The logic of American capitalism is – if there is no market price for wheat in the international market, then they dump the crop into the sea to get a higher price. This results in hunger-related deaths in Africa and Asia. Before 1972, India had a high number of hunger-related deaths. Even today 30 per cent of our children taste hunger for twenty-four hours. But we waste food and desire to destroy the farming economy by policies that demotivate farmers from producing their agrarian wealth. We as a nation suffer from collective depression. Old landlords cannot abuse modern farmers and their women are jealous of the poor coming out of hunger and not depending on them to borrow rice on Dedha.

America is another capitalist country and another big democracy. But what we are witnessing in India is not only capitalism but one of the worst form of capitalism… an extreme form of inequality. Some of it is inexplicable, though. For instance, the ‘need’ felt by stellar actors like Shah Rukh Khan, Amir Khan, and Salman Khan to dance at the Ambani wedding, even if it was free. One is left wondering why did all these actors dance in front of the guests invited by Ambani? They are all committed to their art and have established themselves from scratch. Why is there so much subordination of artistes to wealthy people in our society?

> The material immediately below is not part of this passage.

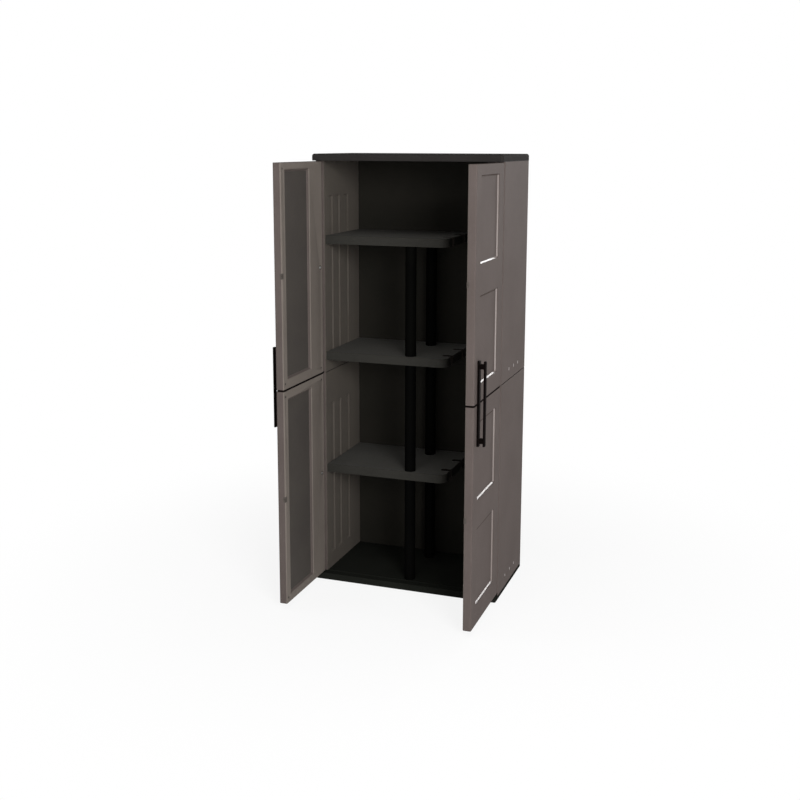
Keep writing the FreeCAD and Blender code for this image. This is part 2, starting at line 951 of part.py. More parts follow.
def door_shell(z0, z1, panels):
    """Outer half of a door half, with its recessed panels backed to an even thickness."""
    body = door_blank(z0, z1)
    hollow = door_plan(skin, z0).extrude(FreeCAD.Vector(0, 0, z1 - z0 - 2 * skin))
    hollow.translate(FreeCAD.Vector(0, 0, skin))
    body = body.cut(hollow).cut(inner_slice(z0, z1))
    y0 = along_door(recess_near_edge)
    y1 = along_door(recess_near_hinge)
    recess_floor = door_outer_x - recess_depth
    shapes = [backed_panel(door_outer_x, recess_floor, y0, y1, low, high) for low, high in panels]
    for recess, backing in shapes:
        body = body.fuse(backing)
    for recess, backing in shapes:
        body = body.cut(recess)
    for distance, z in screw_places(z0, z1):
        boss, pilot = screw_boss(screw_boss_size, along_door(distance), z)
        body = body.fuse(boss).cut(pilot)
    for z_end, inward in ((z0, 1), (z1, -1)):
        low, high = sorted((z_end + inward * past, z_end + inward * (pivot_hold + 2 * skin)))
        boss = upright(pivot_boss_radius, pivot_x, pivot_y, low, high)
        boss = boss.cut(inner_slice(z0, z1))
        bore_low, bore_high = sorted((z_end - inward * past, z_end + inward * pivot_hold))
        bore = upright(pivot_radius, pivot_x, pivot_y, bore_low, bore_high)
        body = body.fuse(boss).cut(bore)
    for z in catch_heights:
        body = body.cut(catch_block(z))
    for z in bolt_heights:
        if z0 < z < z1:
            boss, pilot = screw_boss(bolt_boss_size, along_door(screw_from_hinge), z)
            body = body.fuse(boss).cut(pilot)
    body = body.cut(joiner_block(joiner_play))
    y = along_door(handle_from_hinge)
    for side in (-1, 1):
        z = handle_middle + side * peg_offset
        body = body.cut(across(peg_radius, door_outer_x - skin - past, door_outer_x + past, y, z))
    return body


def door_skin(z0, z1, low, high):
    """Inner half of a door half: a sheet with one tall recessed panel."""
    body = door_blank(z0, z1).common(inner_slice(z0, z1))
    y0 = along_door(inner_recess_near_edge)
    y1 = along_door(inner_recess_near_hinge)
    recess_floor = door_inner_x + inner_recess_depth
    recess, backing = backed_panel(door_inner_x, recess_floor, y0, y1, low, high)
    body = body.fuse(backing).cut(recess)
    outside = door_inner_x - past
    shank_end = door_inner_x + skin + past
    for distance, z in screw_places(z0, z1):
        y = along_door(distance)
        head_end = door_inner_x + screw_head_depth
        head = across(screw_head_radius + screw_play, outside, head_end, y, z)
        shank = across(screw_shank_radius + screw_play, outside, shank_end, y, z)
        body = body.cut(head.fuse(shank))
    for z in catch_heights:
        body = body.cut(catch_block(z))
    for z in bolt_heights:
        if z0 < z < z1:
            y = along_door(screw_from_hinge)
            shank = across(screw_shank_radius, outside, shank_end, y, z)
            seat = across(washer_radius + screw_play, outside, door_inner_x + bolt_seat, y, z)
            body = body.cut(shank.fuse(seat))
    return body


def skin_screw(distance, z):
    """Countersunk screw that holds the inner skin on the outer shell."""
    y = along_door(distance)
    head_end = door_inner_x + screw_head_depth
    head = across(screw_head_radius, door_inner_x + screw_sink, head_end, y, z)
    shank = across(screw_shank_radius, head_end - screw_sink, door_inner_x + screw_length, y, z)
    return head.fuse(shank)


def hinge_bolt(z):
    """Pan-headed bolt in a counterbore, over its washer, beside the pivot."""
    y = along_door(screw_from_hinge)
    head_end = door_inner_x + bolt_seat - washer_thickness
    head = Part.makeCone(
        bolt_radius - bolt_taper,
        bolt_radius,
        bolt_head_height,
        FreeCAD.Vector(head_end - bolt_head_height, y, z),
        FreeCAD.Vector(1, 0, 0),
    )
    shank = across(screw_shank_radius, head_end - past, door_inner_x + screw_length, y, z)
    return head.fuse(shank)


def bolt_washer(z):
    y = along_door(screw_from_hinge)
    seat = door_inner_x + bolt_seat
    ring = across(washer_radius, seat - washer_thickness, seat, y, z)
    return ring.cut(across(screw_shank_radius, seat - washer_thickness - past, seat + past, y, z))


def catch_socket(z):
    """Left-door catch block with a round dimple in the free edge."""
    body = catch_block(z)
    middle = FreeCAD.Vector(door_inner_x + catch_depth / 2, free_edge_y + dimple_offset, z)
    return body.cut(Part.makeSphere(dimple_radius, middle))


def catch_stud(z):
    """Right-door catch block with a round stud that stands a little out of the free edge."""
    body = catch_block(z)
    middle = FreeCAD.Vector(door_inner_x + catch_depth / 2, free_edge_y + stud_offset, z)
    return body.fuse(Part.makeSphere(stud_radius, middle))


pin_end_gap = 0.2


def hinge_pins():
    """Right-door pins as (name, bottom, top): in the base, through the plate, in the lid."""
    reach = pivot_reach - pin_end_gap
    spans = (
        ("base", base_height - reach, door_bottom + pivot_hold),
        ("middle", lower_top - pivot_hold, upper_bottom + pivot_hold),
        ("lid", door_top - pivot_hold, lid_underside + reach),
    )
    return [(name, upright(pivot_radius, pivot_x, pivot_y, low, high)) for name, low, high in spans]


def build_doors():
    halves = (
        ("lower", door_bottom, lower_top, lower_panels, lower_inner_panel),
        ("upper", upper_bottom, door_top, upper_panels, upper_inner_panel),
    )
    for level, z0, z1, panels, inner_panel in halves:
        shell = door_shell(z0, z1, panels)
        sheet = door_skin(z0, z1, *inner_panel)
        save(shell, "door_shell_" + level + "_right")
        save(sheet, "door_skin_" + level + "_right")
        save(mirrored(shell), "door_shell_" + level + "_left")
        save(mirrored(sheet), "door_skin_" + level + "_left")
    grip = handle()
    save(grip, "handle_right")
    save(mirrored(grip), "handle_left")
    joiner = joiner_block(0.0).fuse(joiner_strip())
    places = screw_places(door_bottom, lower_top) + screw_places(upper_bottom, door_top)
    for distance, z in places:
        pilot = across(screw_shank_radius, door_inner_x, door_outer_x, along_door(distance), z)
        joiner = joiner.cut(pilot)
    save(joiner, "joiner_right")
    save(mirrored(joiner), "joiner_left")
    screws = Part.makeCompound([skin_screw(distance, z) for distance, z in places])
    bolts = Part.makeCompound([hinge_bolt(z) for z in bolt_heights])
    washers = Part.makeCompound([bolt_washer(z) for z in bolt_heights])
    studs = Part.makeCompound([catch_stud(z) for z in catch_heights])
    sockets = Part.makeCompound([mirrored(catch_socket(z)) for z in catch_heights])
    for group, name in ((screws, "skin_screws"), (bolts, "hinge_bolts"), (washers, "bolt_washers")):
        save(group, name + "_right")
        save(mirrored(group), name + "_left")
    save(studs, "catch_studs_right")
    save(sockets, "catch_sockets_left")
    for name, pin in hinge_pins():
        save(pin, "hinge_pin_" + name + "_right")
        save(mirrored(pin), "hinge_pin_" + name + "_left")


build_base()
build_lid()
build_sides()
build_clips()
build_hinge_plates()
build_back()
build_back_strip()
build_shelves()
build_posts()
build_doors()
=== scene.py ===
import json
import math
import bpy
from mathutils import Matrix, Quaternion, Vector


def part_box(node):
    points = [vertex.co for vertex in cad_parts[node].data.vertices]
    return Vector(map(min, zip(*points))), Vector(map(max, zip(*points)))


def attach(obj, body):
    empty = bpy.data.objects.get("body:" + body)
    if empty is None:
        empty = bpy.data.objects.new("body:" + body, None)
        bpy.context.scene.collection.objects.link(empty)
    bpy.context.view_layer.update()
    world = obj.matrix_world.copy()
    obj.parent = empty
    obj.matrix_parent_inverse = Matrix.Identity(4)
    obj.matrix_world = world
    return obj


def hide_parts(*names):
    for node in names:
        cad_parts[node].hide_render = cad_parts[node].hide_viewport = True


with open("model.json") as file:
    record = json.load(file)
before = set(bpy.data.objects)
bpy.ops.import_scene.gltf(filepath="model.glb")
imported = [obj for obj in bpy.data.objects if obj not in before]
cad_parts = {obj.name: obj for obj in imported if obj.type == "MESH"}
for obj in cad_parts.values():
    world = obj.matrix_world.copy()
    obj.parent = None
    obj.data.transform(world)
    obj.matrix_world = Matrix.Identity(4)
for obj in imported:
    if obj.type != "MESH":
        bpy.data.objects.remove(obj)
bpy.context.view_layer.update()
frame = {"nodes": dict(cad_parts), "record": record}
nodes = frame["nodes"]
mm = 0.001
# places closer than tiny count as the same; past is how far a cutter reaches beyond a face
tiny = 0.2 * mm
past = 1 * mm
# a face whose normal has more than this along an axis looks straight that way
straight = 0.9


def deselectAll():
    if bpy.context.object and bpy.context.object.mode == "EDIT":
        bpy.ops.object.mode_set(mode="OBJECT")
    bpy.ops.object.select_all(action="DESELECT")


def makeActive(obj):
    deselectAll()
    obj.select_set(True)
    bpy.context.view_layer.objects.active = obj


def rename(obj, name):
    obj.name = name
    obj.data.name = name


def addBox(name, low, high):
    # a cube at its size and place, the start of most mouldings here
    deselectAll()
    centre = [(a + b) / 2 for a, b in zip(low, high)]
    bpy.ops.mesh.primitive_cube_add(size=1, location=centre)
    obj = bpy.context.object
    rename(obj, name)
    obj.scale = [abs(b - a) for a, b in zip(low, high)]
    bpy.ops.object.transform_apply(location=True, rotation=True, scale=True)
    return obj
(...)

Hinduism does not really contain a moral philosophy that enforces giving to the needy. After the puja in the temple, one gets the ‘prasad’ to consume; not to distribute to the needy. This explains our greedy nature. We want to spend on ourselves. We see the children of working people remain hungry; they have not tasted milk for years. Same in the case of fruits. It is in the nature of the Indian middle class to throw fruits into dustbins that get collected by destitute women every day. People in India still collect food from the dustbin. Gurudwaras offer free food (langars) whereas most temples do not have any such provision. In Islam there is a concept of Zakat, that some portion of income one has to offers to the poor. Pakistan’s economy is poorer than India’s but in Human Development Index they remain close to India because of this arrangement that the rich is made to feel morally compelled to pay something to the poor. Christians too have such provisions.

Building social capital for India’s poor is a challenge still as ‘donation’ to food, shelter, education and healthcare is not considered a ‘moral’ responsibility of an individual. Gandhi too faced such a challenge while leading peasant movements in Gujarat, he advised his followers to go to the houses of Dalits and when they came back in the evening, he found that they had not gone to Dalit houses.

Some time ago, with a study group I went to investigate the welfare measures for Dalits and Advasis in the State of Gujarat and they were so scared that they refused to speak to us. Fear is an inbuilt mechanism of the caste system of Gujarat. The same situation prevails in the case of tribals who got rehabilitated after their hamlets were destroyed; they were forced to live in areas where their livelihoods and collective identity were impacted adversely. One feels that social capital among diverse social groups in Gujarat is the least. It gets further accentuated with the low wages to the migrant labour in Gujarat. The Ambani wedding expenditure just points to the lack of social capital and economic capability of the majority of people in Ambani-Adani-Modi’s Gujarat.